U.S. Supreme Court Chief Justice John Roberts, circuit justice for the Fourth Circuit, referred the matter to the full court, which stayed enforcement of the ruling on August 20, 2014.

Seeking swift guidance on the constitutional question of marriage equality, Janet M. Rainey petitioned the U.S. Supreme Court for writ of certiorari, or petition for review, on behalf of the state of Virginia on August 8, 2014. Defendants Schaefer and McQuigg filed their own separate petitions with the high court.

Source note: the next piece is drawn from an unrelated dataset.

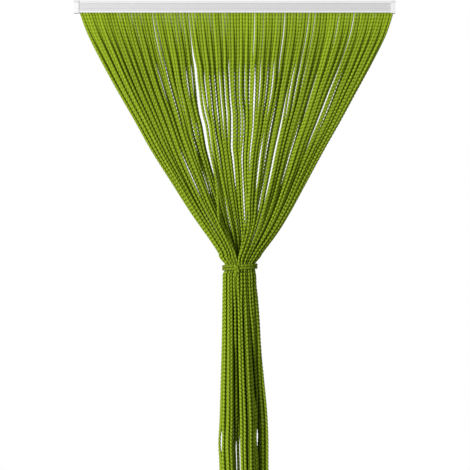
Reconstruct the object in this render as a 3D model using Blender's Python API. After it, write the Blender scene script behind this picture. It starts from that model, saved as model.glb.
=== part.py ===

Amicus briefs, of friends of the court briefs, were filed in favor of the plaintiffs by companies such as Nike, Inc., Amazon.com, and Oracle Corporation. Attorneys General of fifteen states where marriage equality was legal also urged the court via an amicus brief to review the important constitutional question of marriage equality and rule in favor of the Bostic plaintiffs.

All three petitions in the Bostic case were reviewed by the Supreme Court at the court's Long Conference on September 29, 2014.

On October 6, 2014, the court denied all three petitions for writ of certiorari officially and immediately making marriage equality law of the land in Virginia.

Petitions for writ of certiorari in marriage equality cases from Oklahoma, Utah, Wisconsin, and Indiana were also denied on October 6.

==8 the Play==
Main article: 8 (play)

AFER, along with Broadway Impact, an organization of theater artists and fans, sponsors 8, a play reenacting the trial of Perry v. Schwarzenegger. 8 was written by Dustin Lance Black in light of efforts by the proponents of Proposition 8 to prevent public broadcast of the trial and the release of video recordings from the trial.

8 had its world premiere reading on September 19, 2011 at the Eugene O'Neill Theatre in New York City, starring Morgan Freeman and John Lithgow. 8 had its West Coast premiere reading on March 3, 2012, at the Wilshire Ebell Theatre starring Brad Pitt, George Clooney, Martin Sheen, and Kevin Bacon. The Los Angeles performance was broadcast live on YouTube, a first for a non-profit.

AFER and Broadway Impact also license 8 for free to college and community theaters worldwide.